Kenny van der Weg acted on gut instinct as he turned down offers from Greece and Romania to complete an unexpected return to Dingwall.
The Dutch defender was the surprise face in the Ross County squad regrouping for pre-season this summer, having declared his intent to leave at the end of the last campaign.
Having said his farewells, van der Weg found it far harder than he expected to sever his ties with the Staggies.
Group messaging chats with team-mates and telephone conversations with manager Jim McIntyre through the close season kept the relationship alive, despite offers from various European clubs.
The former NAC Breda centre back, at Ross County’s La Manga training base in the south of Spain, said: “I thought it was the end of my time at Ross County.
“I had a few opportunities, in Greece, Romania and elsewhere in Eastern Europe but when I thought back to what I had here, I decided this was the best option for me.
“The manager trusts me and believes in me and that is important. It’s what I need. That’s the reason I came back.
“It feels right. I need to have a good feeling about the club. I had a couple of options but my feeling about them was not 100%. If I don’t have that feeling, I don’t go and sign there.
“The best feeling I had was here, with these team-mates. It’s a brilliant team and a good club. It’s important for me to stay another year and do well for the club.
“We’re very close as a group and that’s important for results. That’s one of the reasons I came back as well.”
Last season, along with countryman Alex Schalk, van der Weg felt angered by headlines suggesting he hated life in the Highlands.

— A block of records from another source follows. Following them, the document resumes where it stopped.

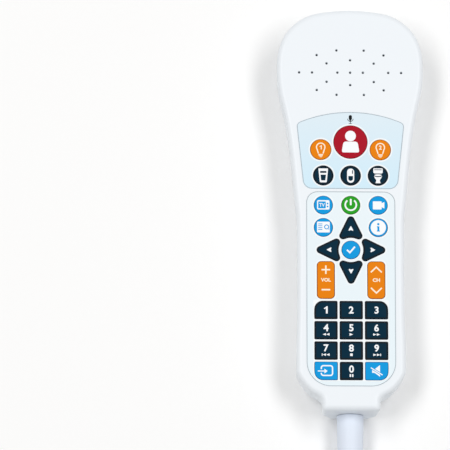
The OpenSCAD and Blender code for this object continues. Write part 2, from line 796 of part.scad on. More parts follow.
socket_y = jacket_end_y + socket_gap;
module wire_socket() {
    color("#efeade") translate([-socket_w / 2, socket_y, board_z0 - socket_h])
        cube([socket_w, socket_l, socket_h]);
}
mic_h = 1.8;
module microphone() {
    color("#9aa0a6") translate([0, mic_y, face_under - mic_h])
        cylinder(d = mic_d, h = mic_h);
}

module grille_cloth() {
    color("#3a3d40") translate([0, speaker_y, speaker_z])
        intersection() {
            cylinder(d = speaker_d, h = cloth_t);
            translate([-speaker_d / 2, -speaker_flat / 2, 0])
                cube([speaker_d, speaker_flat, cloth_t]);
        }
}
basket_window_w = 14;
basket_window_share = 0.7;
module speaker_frame() {
    window_h = basket_drop * basket_window_share;
    color("#8d9196") difference() {
        union() {
            intersection() {
                translate([0, speaker_y, speaker_z - speaker_flange_t])
                    cylinder(d = speaker_d, h = speaker_flange_t);
                translate([-speaker_d / 2, speaker_y - speaker_flat / 2, speaker_z - speaker_flange_t])
                    cube([speaker_d, speaker_flat, speaker_flange_t]);
            }
            translate([0, speaker_y, 0])
                rotate_extrude()
                    polygon([[mouth_r - basket_t, speaker_z - speaker_flange_t],
                        [mouth_r + basket_t, speaker_z - speaker_flange_t],
                        [basket_low_r, basket_base_z - basket_t], [coil_hole_r, basket_base_z - basket_t],
                        [coil_hole_r, basket_base_z], [basket_low_r - basket_t, basket_base_z]]);
        }
        translate([0, speaker_y, speaker_z - speaker_flange_t - over])
            cylinder(r = mouth_r, h = speaker_flange_t + 2 * over);
        for (a = [0 : 90 : 270])
            translate([0, speaker_y, basket_base_z + basket_t])
                rotate(a)
                    translate([basket_low_r - basket_t, -basket_window_w / 2, 0])
                        cube([mouth_r, basket_window_w, window_h]);
    }
}
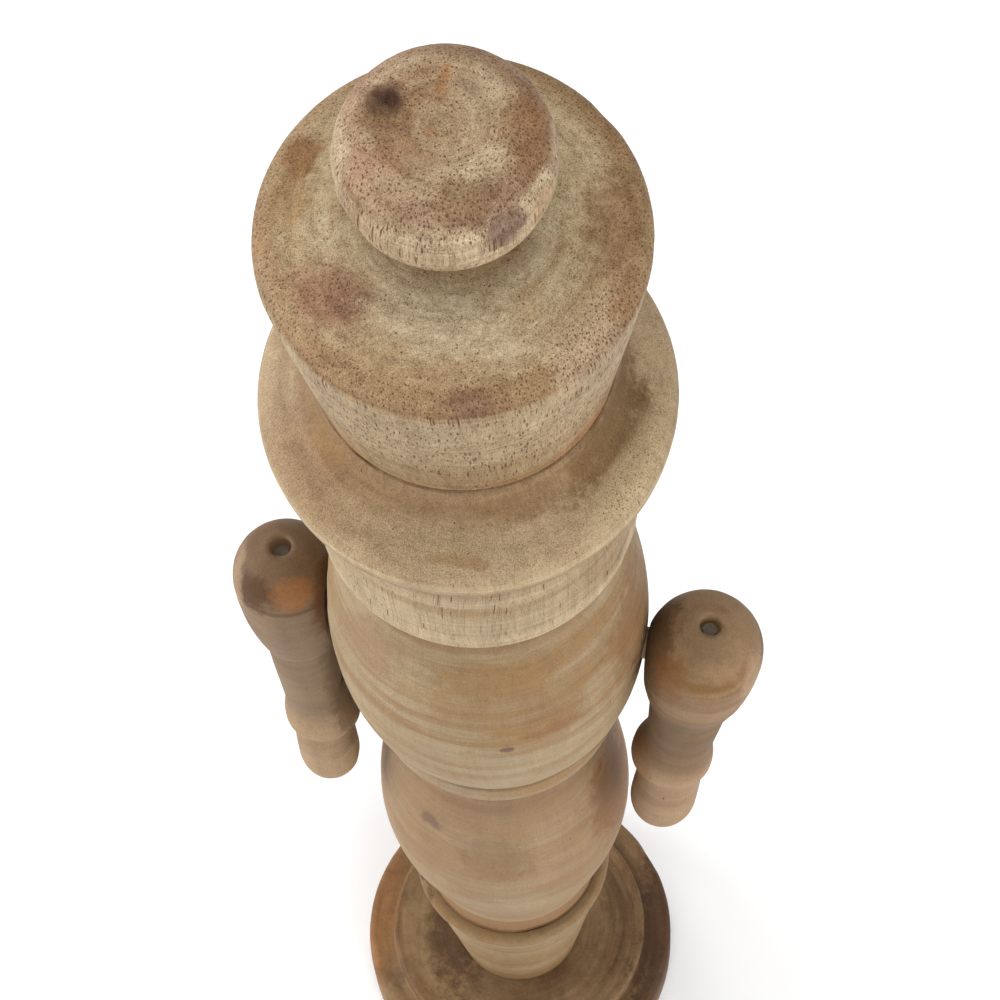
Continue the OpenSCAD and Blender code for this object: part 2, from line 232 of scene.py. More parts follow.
def lathe(name, points, closed, seed, segments, strength=1.0, hidden_r=HIDDEN_R):
    """An object turned round Z from an outline in mm, slightly worn outside hidden_r."""
    bm = bmesh.new()
    rings = []
    count = len(points)
    for i, p in enumerate(points):
        before = points[i - 1] if i else p
        after = points[i + 1] if i + 1 < count else p
        along = (after - before).normalized()
        inward = Vector((-along.y, along.x))
        if p.x < TINY:
            rings.append([bm.verts.new((0, 0, p.y * MM))])
            continue
        # a tight arris is the first thing to be rubbed off
        bend = turn_at(before, p, after) if 0 < i < count - 1 else 0.0
        ring = []
        for k in range(segments):
            angle = 2 * math.pi * k / segments
            radial = Vector((math.cos(angle), math.sin(angle), 0))
            place = radial * p.x + Vector((0, 0, p.y))
            depth = 0.0
            if p.x > hidden_r:
                depth = worn(place, seed, strength)
                rub = 0.5 + 0.5 * noise.noise(place * 0.35 + Vector((seed, 9, 0)))
                depth += min(bend, 0.5) * RUB * rub * rub
            shift = radial * inward.x * depth + Vector((0, 0, inward.y * depth))
            ring.append(bm.verts.new((place + shift) * MM))
        rings.append(ring)
    pairs = list(zip(rings, rings[1:])) + ([(rings[-1], rings[0])] if closed else [])
    for low, high in pairs:
        for k in range(segments):
            m = (k + 1) % segments
            corners = [low[k % len(low)], low[m % len(low)], high[m % len(high)], high[k % len(high)]]
            corners = list(dict.fromkeys(corners))
            if len(corners) > 2:
                bm.faces.new(corners)
    bmesh.ops.recalc_face_normals(bm, faces=bm.faces)
    for face in bm.faces:
        face.smooth = True
    return mesh_object(name, bm)


def rod(radius, start, end, segments=96):
    """A closed cylinder in metres between two points, for cutting with."""
    axis = end - start
    turn = Vector((0, 0, 1)).rotation_difference(axis.normalized()).to_matrix().to_4x4()
    bm = bmesh.new()
    bmesh.ops.create_cone(bm, cap_ends=True, segments=segments, radius1=radius, radius2=radius,
                          depth=axis.length)
    bm.transform(Matrix.Translation((start + end) / 2) @ turn)
    return mesh_object("cutter", bm)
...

The comments had been drawn from a light-hearted article in a Dutch magazine, headlined ‘Kenny and Alex in Wonderland’, that pictured Schalk and van der Weg messing about and monster-hunting by the shores of Loch Ness.
The man from Rotterdam insists he has nothing to prove having committed his future to the club.
He said: “What was said about me last season isn’t a problem for me. I know what I said to the Dutch magazine and the context it was said in.
“Everyone who saw the original Dutch story knows that. It was more a fun story.
“I knew what I’d said and the manager believed me. What others might say, I don’t care.
“If I didn’t like it there, I would never have come back. I love the place, the people and how we work at Ross County. That’s important to me.”